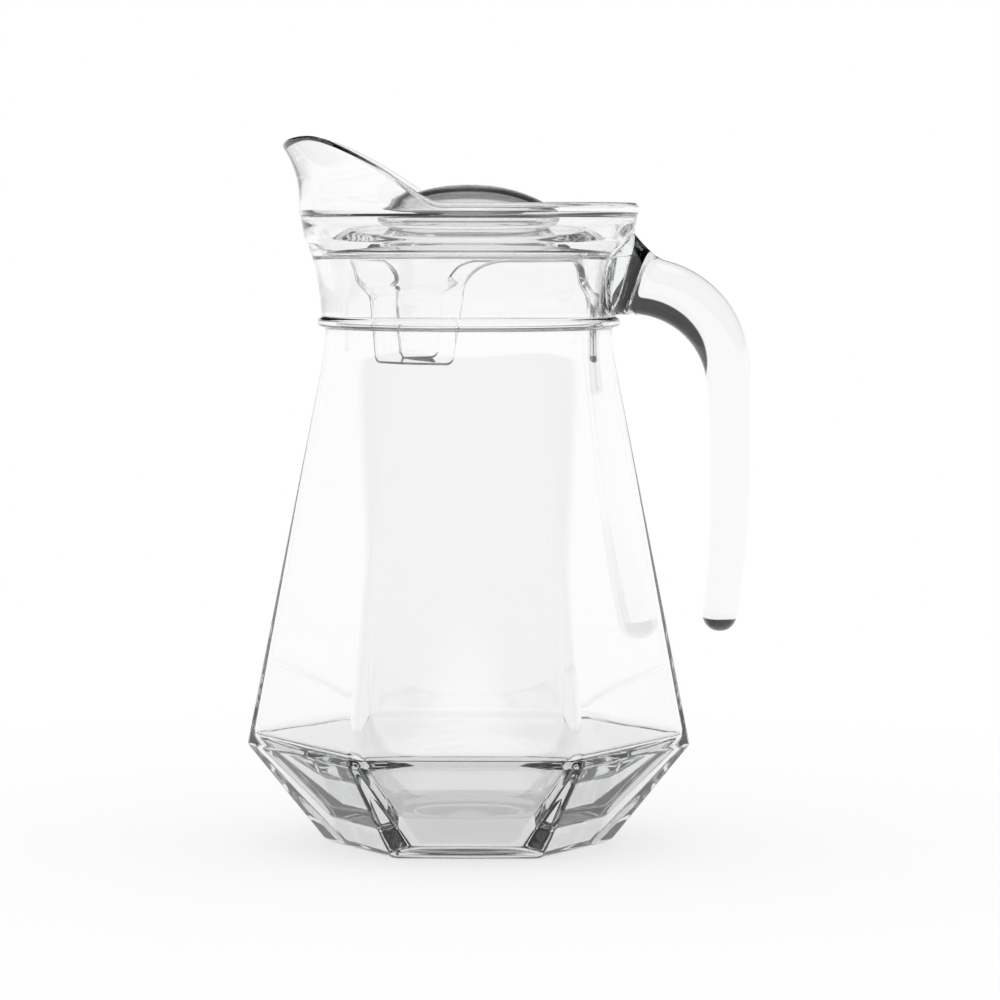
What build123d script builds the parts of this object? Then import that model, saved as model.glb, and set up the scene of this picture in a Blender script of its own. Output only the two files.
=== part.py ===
from build123d import *
import math
import os

# Glass jug with six flat sides that turn into a round neck, and a clear plastic lid that lifts out.
# Lengths are in millimetres, angles in degrees. Z is up from the table, and the Z axis is the jug's own axis.
# The pouring lip points along -X and the handle along +X.

# Sides and corners of the body
side_count = 6
foot_radius = 45.8  # from the axis to a corner of the foot
shoulder_radius = 71.4  # from the axis to a corner at the widest place
floor_radius = 42.0  # from the axis to a corner of the floor inside
foot_corner_round = 3.0
shoulder_corner_round = 4.0
cavity_corner_round = 5.0
corner_angle = 3.5  # half the angle that each corner keeps where the body has turned round
foot_edge_round = 2.0
shoulder_edge_round = 1.5

# Heights of the body, each from the one before it
shoulder_height = 31.4
hollow_rise = 2.6  # from the shoulder to the widest place of the hollow
flank_height = 126.7
collar_height = 6.9
ring_height = 2.9
straight_throat_height = 4.2
seat_rise = 15.7  # from the straight throat to the ledge that carries the lid
groove_rise = 1.8
bulge_rise = 2.7
mouth_rise = 8.7
rim_band_height = 3.5

# Bore of the neck, each step from the one below it
throat_bore = 42.4
seat_step = 2.2
ledge_width = 2.4
bulge_step = 1.2
mouth_step = 2.7
rim_inner_step = 0.8
rim_outer_step = 0.3

# Glass thicknesses
floor_thickness = 8.0
flank_wall = 3.4
collar_wall = 3.3
throat_wall = 4.6
ring_proud = 2.0
seat_wall = 3.7
bulge_wall = 3.9
mouth_wall = 2.8
lip_edge_wall = 2.5
floor_round = 6.0
shoulder_round = 5.0

# Hollow under the foot, which leaves a flat band to stand on
punt_radius = 33.0
punt_depth = 1.5

# Pouring lip
lip_rise = 20.6  # from the rim to the crest
lip_start_rise = 2.0  # from the rim to where the beak begins to lean out
beak_reach = 7.6  # how far the beak would stand out at the crest
beak_angle = 30.0  # from its middle to where its reach has dropped to 1/e
tip_drop = 3.2  # from the crest to the very tip
lip_round = 0.9  # of the fire-polished edges of rim and lip
lip_points = 24  # round each outline of the lip
# Levels of the lip that are outlined, as shares of its leaning part
lip_level_shares = (0, 1 / 3, 2 / 3, 1)
# Crest of the lip in side view: shares of the rim radius from the axis, and shares of the lip's rise
crest_shares = [(0.143, 0.0), (0.232, 0.075), (0.52, 0.56), (0.80, 0.925), (0.95, 1.0)]
tip_share = 1.11

# Handle
handle_reach = 89.6
crown_drop = 17.4  # from the rim to the top of the strap
root_thickness = 18.3
strap_thickness = 13.8
end_thickness = 11.1
outer_bend_radius = 35.6
inner_bend_radius = 23.9
grip_straight = 33.5
grip_curl_height = 44.5
grip_curl = 3.9  # how far the grip comes back in at its end
end_depth = 5.7
grip_hollow = 1.2
strap_width = 17.0
strap_round = 4.6
root_flare_height = 10.0
root_flare_length = 9.0
root_embed = 6.0

# Lid plate
flange_overlap = 0.8  # of the flange on the ledge
flange_edge_height = 1.7
skirt_clearance = 4.4  # from the bore of the neck to the skirt's straight part
plate_rise = 5.3  # from the ledge to the top of the plate
plate_thickness = 2.0
skirt_wall = 2.0
skirt_straight = 5.6
skirt_flare_height = 6.6
leg_clearance = 1.6
leg_depth = 34.1  # from the ledge to the end of the tongue and the legs
arch_drop = 1.2
arch_round = 11.0
leg_corner_round = 2.6
tongue_half_width = 20.4
tongue_end_half_width = 16.8
leg_half_width = 9.2
leg_end_half_width = 7.2
tongue_angle = 237.0  # from +X to the middle of the tongue
leg_spacing = 120.0

# Lid knob
knob_foot_radius = 25.4
knob_rim_radius = 29.4
knob_rim_taper = 0.8
knob_wall = 2.0
knob_waist_height = 2.9
knob_rim_height = 8.2
knob_dome_rise = 8.8
knob_slant_share = 0.5  # of the wall by which the inside's corners are lower or higher than the outside's
spigot_height = 2.4
spigot_wall = 1.6
snap_clearance = 0.3

overrun = 2.0  # by which every cutting solid passes the face that it opens
flat_limit = 0.001  # within which an edge counts as lying in a plane

# Places that follow from the sizes above
half_side = 180 / side_count
hollow_z = shoulder_height + hollow_rise
collar_z = shoulder_height + flank_height
ring_z = collar_z + collar_height
throat_z = ring_z + ring_height
flare_z = throat_z + straight_throat_height
seat_z = flare_z + seat_rise
groove_z = seat_z + groove_rise
bulge_z = groove_z + bulge_rise
mouth_z = bulge_z + mouth_rise
rim_z = mouth_z + rim_band_height
crest_z = rim_z + lip_rise
collar_radius = throat_bore + collar_wall
ring_radius = collar_radius + ring_proud
throat_radius = throat_bore + throat_wall
seat_bore = throat_bore + seat_step
ledge_bore = seat_bore + ledge_width
bulge_bore = ledge_bore + bulge_step
mouth_bore = bulge_bore + mouth_step
mouth_radius = mouth_bore + mouth_wall
rim_bore = mouth_bore - rim_inner_step
rim_radius = mouth_radius + rim_outer_step
root_x = throat_radius - root_embed
plate_radius = throat_bore - skirt_clearance
leg_radius = throat_bore - leg_clearance
leg_end_z = seat_z - leg_depth
plate_z = seat_z + plate_rise
arch_z = seat_z - arch_drop
knob_apex_z = plate_z + knob_rim_height + knob_dome_rise


def polar(radius, angle, height):
    """A point at a radius and an angle round the jug's axis."""
    turn = math.radians(angle)
    return (radius * math.cos(turn), radius * math.sin(turn), height)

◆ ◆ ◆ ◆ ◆

Extract all of the material exactly as it is written.

Exercise output —
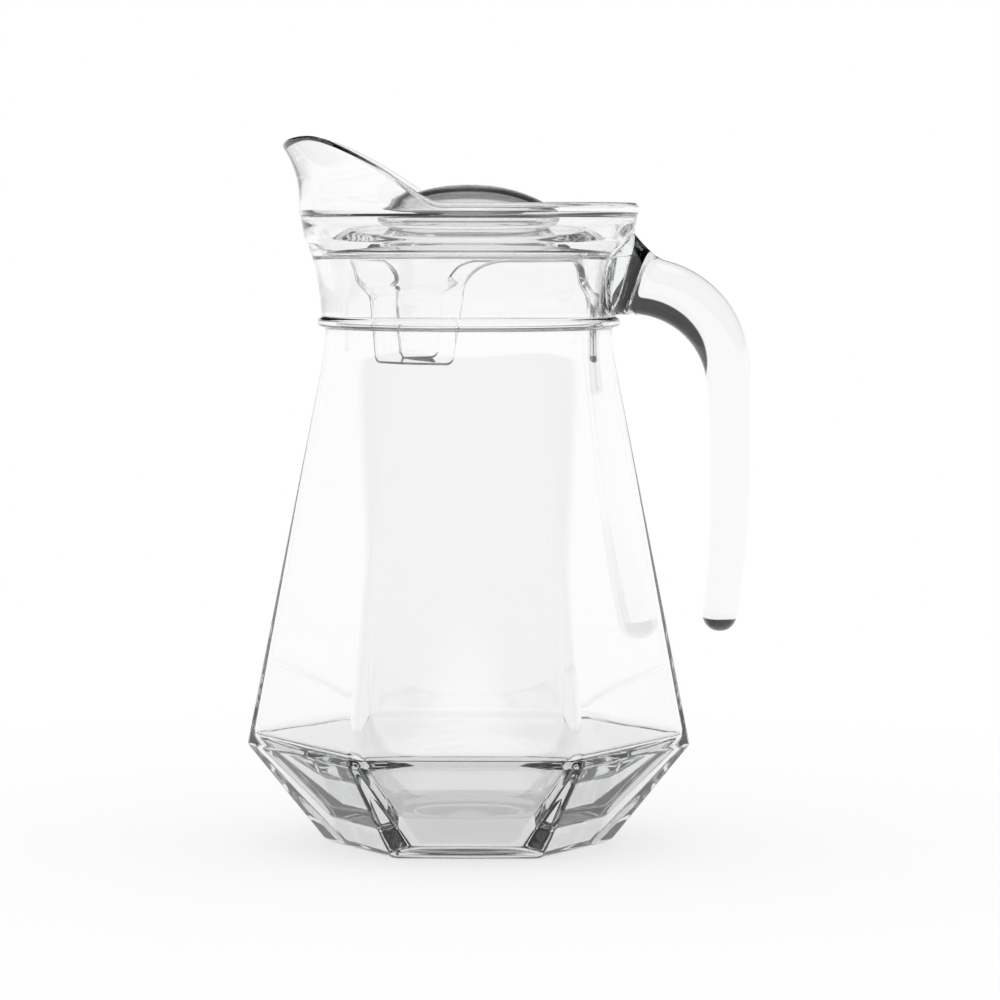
What build123d script builds the parts of this object? Then import that model, saved as model.glb, and set up the scene of this picture in a Blender script of its own. Output only the two files.
=== part.py ===
from build123d import *
import math
import os

# Glass jug with six flat sides that turn into a round neck, and a clear plastic lid that lifts out.
# Lengths are in millimetres, angles in degrees. Z is up from the table, and the Z axis is the jug's own axis.
# The pouring lip points along -X and the handle along +X.

# Sides and corners of the body
side_count = 6
foot_radius = 45.8  # from the axis to a corner of the foot
shoulder_radius = 71.4  # from the axis to a corner at the widest place
floor_radius = 42.0  # from the axis to a corner of the floor inside
foot_corner_round = 3.0
shoulder_corner_round = 4.0
cavity_corner_round = 5.0
corner_angle = 3.5  # half the angle that each corner keeps where the body has turned round
foot_edge_round = 2.0
shoulder_edge_round = 1.5

# Heights of the body, each from the one before it
shoulder_height = 31.4
hollow_rise = 2.6  # from the shoulder to the widest place of the hollow
flank_height = 126.7
collar_height = 6.9
ring_height = 2.9
straight_throat_height = 4.2
seat_rise = 15.7  # from the straight throat to the ledge that carries the lid
groove_rise = 1.8
bulge_rise = 2.7
mouth_rise = 8.7
rim_band_height = 3.5

# Bore of the neck, each step from the one below it
throat_bore = 42.4
seat_step = 2.2
ledge_width = 2.4
bulge_step = 1.2
mouth_step = 2.7
rim_inner_step = 0.8
rim_outer_step = 0.3

# Glass thicknesses
floor_thickness = 8.0
flank_wall = 3.4
collar_wall = 3.3
throat_wall = 4.6
ring_proud = 2.0
seat_wall = 3.7
bulge_wall = 3.9
mouth_wall = 2.8
lip_edge_wall = 2.5
floor_round = 6.0
shoulder_round = 5.0

# Hollow under the foot, which leaves a flat band to stand on
punt_radius = 33.0
punt_depth = 1.5

# Pouring lip
lip_rise = 20.6  # from the rim to the crest
lip_start_rise = 2.0  # from the rim to where the beak begins to lean out
beak_reach = 7.6  # how far the beak would stand out at the crest
beak_angle = 30.0  # from its middle to where its reach has dropped to 1/e
tip_drop = 3.2  # from the crest to the very tip
lip_round = 0.9  # of the fire-polished edges of rim and lip
lip_points = 24  # round each outline of the lip
# Levels of the lip that are outlined, as shares of its leaning part
lip_level_shares = (0, 1 / 3, 2 / 3, 1)
# Crest of the lip in side view: shares of the rim radius from the axis, and shares of the lip's rise
crest_shares = [(0.143, 0.0), (0.232, 0.075), (0.52, 0.56), (0.80, 0.925), (0.95, 1.0)]
tip_share = 1.11

# Handle
handle_reach = 89.6
crown_drop = 17.4  # from the rim to the top of the strap
root_thickness = 18.3
strap_thickness = 13.8
end_thickness = 11.1
outer_bend_radius = 35.6
inner_bend_radius = 23.9
grip_straight = 33.5
grip_curl_height = 44.5
grip_curl = 3.9  # how far the grip comes back in at its end
end_depth = 5.7
grip_hollow = 1.2
strap_width = 17.0
strap_round = 4.6
root_flare_height = 10.0
root_flare_length = 9.0
root_embed = 6.0

# Lid plate
flange_overlap = 0.8  # of the flange on the ledge
flange_edge_height = 1.7
skirt_clearance = 4.4  # from the bore of the neck to the skirt's straight part
plate_rise = 5.3  # from the ledge to the top of the plate
plate_thickness = 2.0
skirt_wall = 2.0
skirt_straight = 5.6
skirt_flare_height = 6.6
leg_clearance = 1.6
leg_depth = 34.1  # from the ledge to the end of the tongue and the legs
arch_drop = 1.2
arch_round = 11.0
leg_corner_round = 2.6
tongue_half_width = 20.4
tongue_end_half_width = 16.8
leg_half_width = 9.2
leg_end_half_width = 7.2
tongue_angle = 237.0  # from +X to the middle of the tongue
leg_spacing = 120.0

# Lid knob
knob_foot_radius = 25.4
knob_rim_radius = 29.4
knob_rim_taper = 0.8
knob_wall = 2.0
knob_waist_height = 2.9
knob_rim_height = 8.2
knob_dome_rise = 8.8
knob_slant_share = 0.5  # of the wall by which the inside's corners are lower or higher than the outside's
spigot_height = 2.4
spigot_wall = 1.6
snap_clearance = 0.3

overrun = 2.0  # by which every cutting solid passes the face that it opens
flat_limit = 0.001  # within which an edge counts as lying in a plane

# Places that follow from the sizes above
half_side = 180 / side_count
hollow_z = shoulder_height + hollow_rise
collar_z = shoulder_height + flank_height
ring_z = collar_z + collar_height
throat_z = ring_z + ring_height
flare_z = throat_z + straight_throat_height
seat_z = flare_z + seat_rise
groove_z = seat_z + groove_rise
bulge_z = groove_z + bulge_rise
mouth_z = bulge_z + mouth_rise
rim_z = mouth_z + rim_band_height
crest_z = rim_z + lip_rise
collar_radius = throat_bore + collar_wall
ring_radius = collar_radius + ring_proud
throat_radius = throat_bore + throat_wall
seat_bore = throat_bore + seat_step
ledge_bore = seat_bore + ledge_width
bulge_bore = ledge_bore + bulge_step
mouth_bore = bulge_bore + mouth_step
mouth_radius = mouth_bore + mouth_wall
rim_bore = mouth_bore - rim_inner_step
rim_radius = mouth_radius + rim_outer_step
root_x = throat_radius - root_embed
plate_radius = throat_bore - skirt_clearance
leg_radius = throat_bore - leg_clearance
leg_end_z = seat_z - leg_depth
plate_z = seat_z + plate_rise
arch_z = seat_z - arch_drop
knob_apex_z = plate_z + knob_rim_height + knob_dome_rise


def polar(radius, angle, height):
    """A point at a radius and an angle round the jug's axis."""
    turn = math.radians(angle)
    return (radius * math.cos(turn), radius * math.sin(turn), height)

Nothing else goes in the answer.